Tara Reid turned 30 on the weekend. Only a drunken person would pose for a picture while holding up a shirt that says NO PHOTOS.













Pussycat Dolls performing and making the male audience with their girlfriends were "hot" like them but, maybe not so slutty in a public place.







Paris and her play thing Stavros. He actually got into another car accident on the weekend!













Ben and Jen relax before the baby comes. Looks like any minute now...













Victoria Beckham may have just seen her reflection in the mirror for the first time.












Eva Longoria who was on "THE VIEW" today and says she is a size 00 - Yes, that is a DOUBLE ZERO....eats natchos at her boyfriend Tony Parker's basketball game.

4 Comments:

Blogger Chica said...

That whole Katie Holmes pregnancy business reminds me too much of that Rosemary's Baby movie. Creepy!

11:03 PM  
Blogger [.a.n.d.r.e.w.] said...

LOL that picture of Nicole Richie looks like shes about to be blown away! Actually though depending on what shes wearing, sometimes her anorexicness suits her.

Oh god Mariah won more awards... More stuff to boost her ego, lol she makes me laugh everytime I see her!
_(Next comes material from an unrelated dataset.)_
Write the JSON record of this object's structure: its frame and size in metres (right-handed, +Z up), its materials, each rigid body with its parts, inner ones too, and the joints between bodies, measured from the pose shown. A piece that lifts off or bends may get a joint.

Yeh apparantly Christina's wedding was this weekend. Shes doing it over 3 days! She wants it to be this over the top thing. But I have heard shes gotten a lot of roles offered to her but shes turned them down cuz of her schedule.

5:52 AM  
Blogger Pink Pen said...

Ok, I so don't get that pussycat dolls song... I know. I'm old, but why are girls thinking it's cool to have some slutty chicks wearning hardly any clothes diss them by saying you're not hot, you suck and your boyfriend can do better?

9:49 AM  
Blogger Chelsea's Mama said...

Pink Pen... I think the song is stupid but, very catchy...they remind me of a slutty spice girls.
If you really look at their faces they aren't really that hot at all. It's the fact that all you see is a bunch of half naked woman. I am sure if they dressed in business suits they would not be so appealing to the masses.